Dulce est desipere in loco.

 

HOR., liv. IV, od. XII.

 

          C’est le mariage de M. de Villette, très connu de vous, qui nous vaut ces bouffonneries. Il est venu nous voir, et nous l’avons marié, pour lui faire les honneurs de la maison. Il épouse une jeune et belle demoiselle, fille d’un officier des gardes, que nous avions chez nous. Cette demoiselle n’a d’autre dot que sa beauté et sa sagesse. M. de Villette, qui possède cinquante mille écus de rente, fait un très bon marché. Pour moi, je reste seul dans mon lit, et j’y radote en vers et en prose.

 

          Je vous envoie un ouvrage plus sérieux (1) que nos drames de Ferney. Vous devez vous y intéresser, mon cher confrère, non pas en qualité d’académicien, mais en qualité de Suisse du pays de Vaud ; car enfin vous êtes mon compatriote. Je suis membre d’une société de Berne. Un des membres de la société a donné cinquante louis et moi cinquante autres, pour un prix qui sera adjugé à celui qui aura fourni la meilleure méthode de corriger l’abominable loi criminelle reçue en France et dans plusieurs Etats de l’Allemagne.
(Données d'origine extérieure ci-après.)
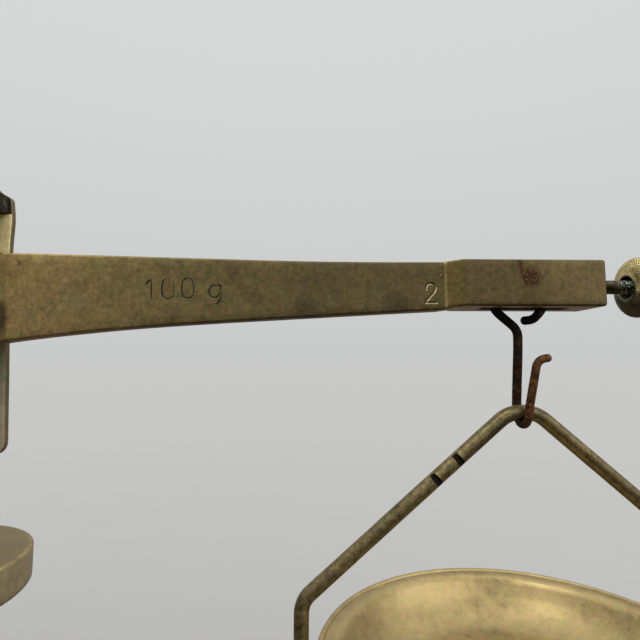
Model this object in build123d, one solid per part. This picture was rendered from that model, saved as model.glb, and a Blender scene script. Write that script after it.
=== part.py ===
from build123d import *
import math
import os

# Equal-arm column balance with two hanging pans, 100 g capacity.
# Frame: millimetres, +X along the beam towards arm 2, -Y towards the user, +Z up.
# The origin is the middle of the stand's footprint, knob included, level with the undersides of the feet.

os.makedirs("parts", exist_ok=True)

# ---- driving dimensions ------------------------------------------------
FOOT_H = 8.0                 # clear height of the feet under the base board
BASE_L, BASE_W, BASE_T = 250.0, 120.0, 20.0
BASE_TOP = FOOT_H + BASE_T   # 28
AXIS_H = 134.0               # height of the balance nut studs' axis

ARM = 120.0                  # centre knife to end pin
BEAM_T = 4.6                 # thickness of the arms
BLOCK_T = 10.5               # thickness of the end blocks
BLOCK_X0, BLOCK_X1 = 106.5, 135.2
BLOCK_Z0, BLOCK_Z1 = -4.55, 4.75
CHAMFER_X = 103.4            # where the arm's face starts to flare into the block
SLOT_X0, SLOT_X1, SLOT_W = 111.4, 129.6, 3.6
PIN_Z, PIN_R = 1.15, 1.6
KNIFE_Z = 3.0                # knife edge, a little above the hooks' contact line
KNIFE_H, KNIFE_B = 5.2, 2.5
KNIFE_L = 15.4
POINTER_TOP = 29.5

STUD_R = 1.475               # M3
STUD_END = 151.2
NUT_X, NUT_HALF, NUT_R, NUT_BORE = 145.0, 2.72, 6.32, 1.53
NUT_SINK = 2.45              # mouth of the countersink round the stud

WIRE_HOOK = 1.0              # wire radii
WIRE_BAIL = 1.5
HOOK_X = 119.65
BAIL_Z = -25.8               # centre of the bail's wire at its apex
BAIL_VIRTUAL_Z = -23.19      # where the straight legs would meet
BAIL_ANGLE = 40.65           # legs below horizontal, degrees
BAIL_HALF = 44.5
RING_R, RING_Z = 40.0, -75.0
PAN_RIM_R, PAN_T, PAN_DEPTH = 42.0, 0.8, 9.0

CHEEK_IN, CHEEK_T = 8.0, 1.5
BRIDGE_TOP, BRIDGE_UNDER = 23.0, 17.0
SCALE_SCREW_X = 4.9
FORK_BOTTOM = -35.0
CARRIER_Z0, CARRIER_Z1 = -35.0, -24.0
ROD_R = 4.0
CAP_R, CAP_TOP, CAP_T = 21.0, -53.0, 8.0
TUBE_R, TUBE_BORE = 10.0, 6.0
FLANGE_R, FLANGE_T = 27.0, 6.0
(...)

Nous venons au secours de l’humanité et de la raison, bien cruellement traitées.

 

          Si vous connaissez quelque jeune candidat de la chicane à qui vous vous intéressiez, et à qui vous vouliez faire gagner cent louis d’or, donnez-lui ce programme à lire, et faites-lui gagner le prix, à moins que vous ne vouliez nous faire l’honneur de le gagner vous-même. Vous verrez, dans ce programme, des choses que vous connaissez, et qui doivent faire dresser les cheveux à la tête de tous les honnêtes gens.

 

          Je voudrais que les grands juges de toutes choses, les d’Alembert et les Condorcet, eussent le temps de lire notre programme bernois. Adieu, mon cher confrère ; combattez, triomphez, et prospérez.